November 25th, 1919
This new decade compels us to wonder whether it will be a rhyme of the 1920s, the Roaring Twenties, the Jazz Age. It's also an opportunity to examine how the emerging jazz culture and movement was documented in The Irish Times back at the turn of that decade a century ago.
Ads in the newspaper in January 1919 featured everything from “exhibition jazz dances” at a ballroom on Adelaide Road, to “jazz teas”. In February of that year, a jazz band was advertised performing at a “Cinderella Dance” at the Grand Hotel in Greystones, organised by the Royal Ulster Agricultural Society. Jazz dances increased throughout the year, such as ones at Mills’ Hall on Merrion Row.
In May 1919, we begin to see changes in fashion being reflected in the newspaper. One advertisement stands out, by Robert and Co, Limited at The Fashion Centre on Grafton Street, an ad introducing “the very latest design in Jazz Dress. This beautiful garment as illustrated, is in Silk Stockinette, the tunic is trimmed with deep fringe, Sailor Collar, and plain silk Underslip.”
The ad encapsulates the emerging trends at the time, dispensing with bulkiness to display a much more free and slick form, along with the fringe accent, a defining element of the flapper-style dresses. In the illustration, it’s hard to tell whether the hair is tied up by itself, or with a band, or what would become the ubiquitous flapper cap of the time.
In July 1919, a journalist wrote that folk dancing may in fact be on the way back in. “The ‘jazz’ and its variations, ‘The Joy Trot’ and the ‘Vampire’, may not, after all reign supreme in the dancing halls next winter. A serious effort is being made across the Channel to revive popularity of some of the older dances . . . These dances, we are told, are ‘simple and graceful’ – attributes which many people deny to the ‘jazz’.” At this point, jazz was very much framed as a dancing style with accompanying bands.
The predicted return to decorum was not to be. By October, Fry’s Cafe on Grafton Street was making a virtue out of volume, “Great attraction for this week. Rag, jazz, trot, and melody. The nosiest Band in Town. Every afternoon, 3.30 to 6.30. Come and hear it.”
The music was so intense it captured the personality of the performers . . . The drummer had a variety of instruments ranged about the drum, and he made noises on them in turn
On November 25th, 1919, a report ran in the newspaper about an application for a music and dancing license for a premises on 35 Dawson Street in Dublin (the same building is now an event space called Venue 35). The applicant, John Mandeville, was ex-Navy, and having won distinction serving, had been “demobilised” and set about establishing a dancehall in the capital.
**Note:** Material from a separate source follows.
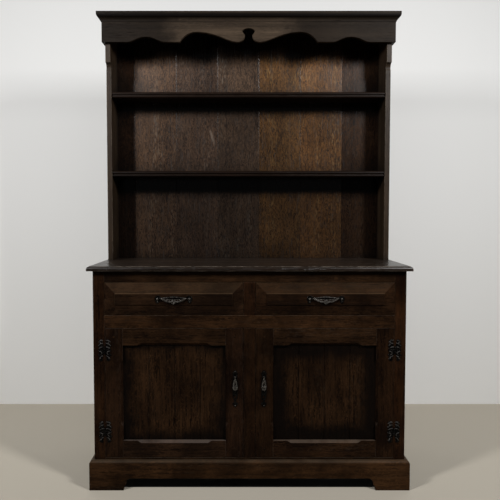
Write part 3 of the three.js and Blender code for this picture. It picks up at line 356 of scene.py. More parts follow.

It’s here that we get a fascinating insight into how jazz dancing and music was being grappled with in mainstream, conservative society.
“The applicant said that when he came to Dublin he found that there was no place such as that to which he was accustomed to go for dancing in England. Several people complained of the lack of high-class entertainment. He met a gentleman who undertook to start dancing if he were financed.
“It was his intention to run a high class form of dancing at high prices, and the manager would have the right of refusing admission to anyone to whom he might object.”
At this point, the report includes direct quotes from the licensing hearing, regarding what music would be heard in the venue.
“Mr Lynch – This is a ‘Jazz’ band.
The Recorder – What is ‘Jazz’?
Sir George Fottrell – It is a new form of music introduced into these realms from Africa probably.”
The band in question was already playing at Cafe Cairo on Grafton Street, the cafe which gave it’s name to the Cairo Gang, the British intelligence agents sent to Dublin to spy on the IRA, who often met there.
“The band, which included two coloured men, was brought from London,” the article read, “ ‘Jazz’ was a term mostly applied to noise.
“The music was so intense it captured the personality of the performers, and they made grimaces. The drummer had a variety of instruments ranged about the drum, and he made noises on them in turn.”
The racism embedded in the report is also intense. When asked whether jazz was an attraction at a nightclub in London, the “witness” at the license hearing “replied that he had not been at a night club. The ‘jazz’ was said to have been introduced in America by a n*****, who was afterwards lynched. (Laughter).”
The venue was off to a tentative start, with the Recorder saying that the hall would be monitored by the Vigilance Committee and the police “and if it were found that it could not be carried on without suggestion of immorality he would give no license”.